Jamais, dans ma vie, je ne m’étais sentit si ridicule, si stupidement touché, si fragile face à une vieille dame. Enfin à part face à ma mère, je veux dire.

Une ville du delta, avril 2021

Au plus haut ce midi, le soleil inondait déjà les toits vermeils de vieilles baraques qui s’éparpillaient, le long de la route, près de Charm-el-Sheikh, dans l’est de l’Egypte, c’est là-bas que je rencontrais Ahmed.
Il y a quelques instants, le mini-bus en provenance de Port-Said m’avait abandonné là, dans une station routière anonyme. Le chauffeur nous avait regardé sans rien dire, après quoi il avait fermé les portes du véhicule, l’air désapprobateur. J’eus à peine le temps de lui souffler un remerciement timide que le véhicule s’évanouissait déjà derrière une colline en ronronnant étrangement.

La raison de ce regard était simple : quelques minutes plus tôt, ce même chauffeur nous avait sauvé la mise à un barrage de police. Nous étions dans une zone à accès restreint, théoriquement interdite aux étrangers.

-Etranger ?, avait fait le flic en nous désignant.

-Oui., répondit le chauffeur, hésitant.

-D’où ?

-Français, avait-il retorqué d’un air extrêmement inquiet, avant de se reprendre. La France. Ce sont des Français de France.

Le policier nous avait jaugé d’un mauvais œil.

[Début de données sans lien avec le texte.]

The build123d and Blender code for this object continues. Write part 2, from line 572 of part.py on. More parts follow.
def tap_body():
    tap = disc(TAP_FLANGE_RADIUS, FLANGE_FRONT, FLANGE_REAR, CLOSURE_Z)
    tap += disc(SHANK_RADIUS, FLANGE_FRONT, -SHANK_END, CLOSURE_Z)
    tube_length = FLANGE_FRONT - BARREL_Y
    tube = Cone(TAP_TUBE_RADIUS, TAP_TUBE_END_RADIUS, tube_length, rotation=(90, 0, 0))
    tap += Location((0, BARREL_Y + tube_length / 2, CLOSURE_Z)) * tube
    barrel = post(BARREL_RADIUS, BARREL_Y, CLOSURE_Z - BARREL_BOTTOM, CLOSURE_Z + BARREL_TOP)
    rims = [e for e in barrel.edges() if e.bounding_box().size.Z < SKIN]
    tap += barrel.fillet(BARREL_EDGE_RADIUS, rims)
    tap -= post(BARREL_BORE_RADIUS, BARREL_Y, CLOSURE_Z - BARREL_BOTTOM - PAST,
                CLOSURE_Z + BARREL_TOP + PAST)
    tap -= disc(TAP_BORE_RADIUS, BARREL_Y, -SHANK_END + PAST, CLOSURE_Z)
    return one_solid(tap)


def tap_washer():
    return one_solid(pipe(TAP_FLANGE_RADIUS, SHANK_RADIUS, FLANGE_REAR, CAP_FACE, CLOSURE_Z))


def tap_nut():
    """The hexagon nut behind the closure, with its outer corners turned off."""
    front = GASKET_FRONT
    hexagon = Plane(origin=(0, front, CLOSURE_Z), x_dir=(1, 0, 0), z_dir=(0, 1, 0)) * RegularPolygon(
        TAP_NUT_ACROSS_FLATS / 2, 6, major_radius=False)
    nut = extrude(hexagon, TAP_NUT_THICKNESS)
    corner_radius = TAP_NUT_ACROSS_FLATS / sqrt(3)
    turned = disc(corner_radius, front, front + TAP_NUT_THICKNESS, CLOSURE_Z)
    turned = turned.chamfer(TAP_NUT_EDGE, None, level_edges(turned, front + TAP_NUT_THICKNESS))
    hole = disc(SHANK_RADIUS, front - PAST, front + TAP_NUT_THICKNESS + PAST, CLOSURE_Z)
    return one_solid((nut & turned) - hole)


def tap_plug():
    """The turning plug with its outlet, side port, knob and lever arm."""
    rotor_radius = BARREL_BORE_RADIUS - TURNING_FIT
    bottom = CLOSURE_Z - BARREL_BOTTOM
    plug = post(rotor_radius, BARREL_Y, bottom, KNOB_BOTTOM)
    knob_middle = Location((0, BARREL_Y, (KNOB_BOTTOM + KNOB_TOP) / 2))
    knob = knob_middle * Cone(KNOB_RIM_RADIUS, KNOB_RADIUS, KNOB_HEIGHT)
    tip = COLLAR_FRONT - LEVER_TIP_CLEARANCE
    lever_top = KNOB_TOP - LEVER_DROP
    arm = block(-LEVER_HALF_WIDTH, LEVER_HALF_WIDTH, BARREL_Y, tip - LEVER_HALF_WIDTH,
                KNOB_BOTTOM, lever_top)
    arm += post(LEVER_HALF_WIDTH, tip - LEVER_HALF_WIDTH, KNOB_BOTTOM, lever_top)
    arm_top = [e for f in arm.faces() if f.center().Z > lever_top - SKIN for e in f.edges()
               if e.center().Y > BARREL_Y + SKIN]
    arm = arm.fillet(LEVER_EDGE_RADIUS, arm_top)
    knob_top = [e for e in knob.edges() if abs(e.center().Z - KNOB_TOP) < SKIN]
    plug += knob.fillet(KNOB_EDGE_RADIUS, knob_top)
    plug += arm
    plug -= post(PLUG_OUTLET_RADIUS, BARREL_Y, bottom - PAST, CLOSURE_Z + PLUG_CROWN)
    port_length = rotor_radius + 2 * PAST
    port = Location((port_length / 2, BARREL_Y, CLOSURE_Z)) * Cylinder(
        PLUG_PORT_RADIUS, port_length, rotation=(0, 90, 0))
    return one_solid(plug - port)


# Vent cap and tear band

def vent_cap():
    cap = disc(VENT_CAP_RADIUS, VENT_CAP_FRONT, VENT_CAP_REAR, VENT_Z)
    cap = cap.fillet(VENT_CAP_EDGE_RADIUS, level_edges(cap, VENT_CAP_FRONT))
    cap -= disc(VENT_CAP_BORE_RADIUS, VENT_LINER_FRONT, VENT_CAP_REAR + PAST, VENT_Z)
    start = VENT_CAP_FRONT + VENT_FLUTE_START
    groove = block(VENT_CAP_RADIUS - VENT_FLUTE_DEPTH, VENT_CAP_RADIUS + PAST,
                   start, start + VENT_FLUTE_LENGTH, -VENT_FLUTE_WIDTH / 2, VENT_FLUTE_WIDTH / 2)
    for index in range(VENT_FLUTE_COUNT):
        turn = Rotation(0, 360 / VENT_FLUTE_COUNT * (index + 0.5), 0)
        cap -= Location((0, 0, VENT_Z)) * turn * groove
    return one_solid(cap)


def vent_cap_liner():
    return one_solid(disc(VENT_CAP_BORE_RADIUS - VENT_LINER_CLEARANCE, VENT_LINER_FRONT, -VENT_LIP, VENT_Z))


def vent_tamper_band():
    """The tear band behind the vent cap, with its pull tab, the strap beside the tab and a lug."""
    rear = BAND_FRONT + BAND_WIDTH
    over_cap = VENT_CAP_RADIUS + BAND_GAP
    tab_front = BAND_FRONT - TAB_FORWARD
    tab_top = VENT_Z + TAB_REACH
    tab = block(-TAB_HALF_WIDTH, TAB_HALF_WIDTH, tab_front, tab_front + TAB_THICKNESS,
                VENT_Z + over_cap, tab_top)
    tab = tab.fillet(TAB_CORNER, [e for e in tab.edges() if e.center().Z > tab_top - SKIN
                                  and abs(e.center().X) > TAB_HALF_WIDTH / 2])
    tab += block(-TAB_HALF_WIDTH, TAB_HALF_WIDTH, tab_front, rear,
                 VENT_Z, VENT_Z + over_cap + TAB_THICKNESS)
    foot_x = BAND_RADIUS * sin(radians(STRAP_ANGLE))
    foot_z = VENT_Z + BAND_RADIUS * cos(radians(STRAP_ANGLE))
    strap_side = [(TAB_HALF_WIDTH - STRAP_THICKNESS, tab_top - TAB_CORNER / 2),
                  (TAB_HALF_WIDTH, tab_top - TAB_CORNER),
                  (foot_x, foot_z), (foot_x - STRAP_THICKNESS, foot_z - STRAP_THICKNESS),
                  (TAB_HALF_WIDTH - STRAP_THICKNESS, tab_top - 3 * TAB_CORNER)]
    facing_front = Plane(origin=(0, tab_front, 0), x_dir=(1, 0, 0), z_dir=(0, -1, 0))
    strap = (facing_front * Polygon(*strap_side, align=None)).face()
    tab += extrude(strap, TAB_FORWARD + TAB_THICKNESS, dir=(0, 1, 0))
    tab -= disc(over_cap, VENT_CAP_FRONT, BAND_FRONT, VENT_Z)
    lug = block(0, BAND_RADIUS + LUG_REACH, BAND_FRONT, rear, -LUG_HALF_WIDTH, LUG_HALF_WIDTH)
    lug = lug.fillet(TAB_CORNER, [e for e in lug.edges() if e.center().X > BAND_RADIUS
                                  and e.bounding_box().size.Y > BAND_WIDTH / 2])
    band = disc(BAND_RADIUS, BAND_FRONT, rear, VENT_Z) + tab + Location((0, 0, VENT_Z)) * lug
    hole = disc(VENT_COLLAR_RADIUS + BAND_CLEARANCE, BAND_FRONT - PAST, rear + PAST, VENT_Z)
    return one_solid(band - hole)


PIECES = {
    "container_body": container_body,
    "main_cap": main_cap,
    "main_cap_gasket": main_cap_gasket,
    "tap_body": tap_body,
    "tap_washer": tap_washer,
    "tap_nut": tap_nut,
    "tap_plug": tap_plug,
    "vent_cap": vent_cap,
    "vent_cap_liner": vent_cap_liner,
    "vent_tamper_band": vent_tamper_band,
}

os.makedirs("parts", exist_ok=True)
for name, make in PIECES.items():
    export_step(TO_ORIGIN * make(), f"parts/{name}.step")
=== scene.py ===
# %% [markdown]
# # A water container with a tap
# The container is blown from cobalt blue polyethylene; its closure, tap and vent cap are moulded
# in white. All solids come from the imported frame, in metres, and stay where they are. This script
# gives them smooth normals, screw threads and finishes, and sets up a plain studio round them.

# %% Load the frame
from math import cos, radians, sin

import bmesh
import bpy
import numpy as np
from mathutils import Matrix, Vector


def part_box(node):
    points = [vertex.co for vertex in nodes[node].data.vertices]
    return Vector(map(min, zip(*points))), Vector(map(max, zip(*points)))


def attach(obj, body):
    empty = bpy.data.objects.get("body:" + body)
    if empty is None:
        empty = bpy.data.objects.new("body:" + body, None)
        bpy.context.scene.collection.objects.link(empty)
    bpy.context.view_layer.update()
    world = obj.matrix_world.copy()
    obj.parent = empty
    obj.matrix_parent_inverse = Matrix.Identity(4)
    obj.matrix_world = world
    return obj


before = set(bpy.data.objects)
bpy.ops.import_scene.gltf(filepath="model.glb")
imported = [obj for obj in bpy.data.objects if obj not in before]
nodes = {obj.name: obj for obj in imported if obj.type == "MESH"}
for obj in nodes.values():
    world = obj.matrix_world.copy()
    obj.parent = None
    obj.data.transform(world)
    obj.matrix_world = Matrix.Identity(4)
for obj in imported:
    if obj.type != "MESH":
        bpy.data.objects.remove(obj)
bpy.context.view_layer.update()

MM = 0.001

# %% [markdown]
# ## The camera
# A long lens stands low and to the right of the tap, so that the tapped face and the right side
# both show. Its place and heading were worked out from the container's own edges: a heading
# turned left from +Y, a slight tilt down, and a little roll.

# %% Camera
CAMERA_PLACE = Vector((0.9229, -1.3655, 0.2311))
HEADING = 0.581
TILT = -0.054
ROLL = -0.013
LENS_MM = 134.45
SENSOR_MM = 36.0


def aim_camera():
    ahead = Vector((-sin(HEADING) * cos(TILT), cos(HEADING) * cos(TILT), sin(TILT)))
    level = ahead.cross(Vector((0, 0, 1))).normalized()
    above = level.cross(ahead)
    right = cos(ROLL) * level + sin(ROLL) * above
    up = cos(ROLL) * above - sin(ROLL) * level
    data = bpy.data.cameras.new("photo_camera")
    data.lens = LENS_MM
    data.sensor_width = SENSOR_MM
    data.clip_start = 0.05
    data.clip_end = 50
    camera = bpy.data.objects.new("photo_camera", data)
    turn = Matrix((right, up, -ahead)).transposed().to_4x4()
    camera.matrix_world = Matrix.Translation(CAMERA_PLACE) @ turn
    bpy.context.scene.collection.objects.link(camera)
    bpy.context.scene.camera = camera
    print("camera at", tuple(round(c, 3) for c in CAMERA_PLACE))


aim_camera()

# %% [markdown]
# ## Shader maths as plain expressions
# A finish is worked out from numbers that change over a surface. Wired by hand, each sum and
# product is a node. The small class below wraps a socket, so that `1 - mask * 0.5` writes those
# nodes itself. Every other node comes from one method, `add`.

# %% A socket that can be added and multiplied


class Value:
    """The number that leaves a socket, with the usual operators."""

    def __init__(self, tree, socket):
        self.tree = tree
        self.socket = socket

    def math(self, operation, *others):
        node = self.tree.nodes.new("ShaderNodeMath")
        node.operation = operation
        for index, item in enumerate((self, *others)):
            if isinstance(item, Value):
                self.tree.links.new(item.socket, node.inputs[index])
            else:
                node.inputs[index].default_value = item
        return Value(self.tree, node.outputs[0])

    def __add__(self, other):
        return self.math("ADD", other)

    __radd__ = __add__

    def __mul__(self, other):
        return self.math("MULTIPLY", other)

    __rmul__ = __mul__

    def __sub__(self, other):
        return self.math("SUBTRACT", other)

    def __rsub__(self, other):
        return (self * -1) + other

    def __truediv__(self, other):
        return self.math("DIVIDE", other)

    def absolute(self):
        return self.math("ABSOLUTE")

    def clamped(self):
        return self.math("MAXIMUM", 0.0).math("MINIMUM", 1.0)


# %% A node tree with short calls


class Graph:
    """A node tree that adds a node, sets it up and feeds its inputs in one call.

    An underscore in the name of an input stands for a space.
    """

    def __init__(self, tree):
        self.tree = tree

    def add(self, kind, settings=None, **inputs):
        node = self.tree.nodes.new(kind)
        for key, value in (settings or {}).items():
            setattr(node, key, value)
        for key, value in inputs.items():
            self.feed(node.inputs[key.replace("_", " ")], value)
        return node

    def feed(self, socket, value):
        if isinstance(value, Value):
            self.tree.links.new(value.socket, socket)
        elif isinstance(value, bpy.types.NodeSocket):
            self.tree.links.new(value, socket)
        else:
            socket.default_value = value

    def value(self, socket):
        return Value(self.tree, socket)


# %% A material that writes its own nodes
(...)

Il y eu un instant de flottement un peu insidieux, durant lequel l’officier glissa quelque chose dans sa radio. Le chauffeur s’était retourné vers nous l’espace d’un instant, se rendant compte que quelque chose pouvait encore être fait, et, après avoir repris ses esprits, avait soufflé au policier :

-Mais…ils sont musulmans.

Flottement. Une, deux secondes.

-Ah,…c’est bon, lâcha finalement le flic.

Depuis ce moment nous avions échangé, avec le chauffeur, de longs regards éperdus d’amitié où se mêlaient remerciements et regards de désapprobation retenus, dans le genre « vous m’avez fait faire ça, vous vous rendez compte ? ».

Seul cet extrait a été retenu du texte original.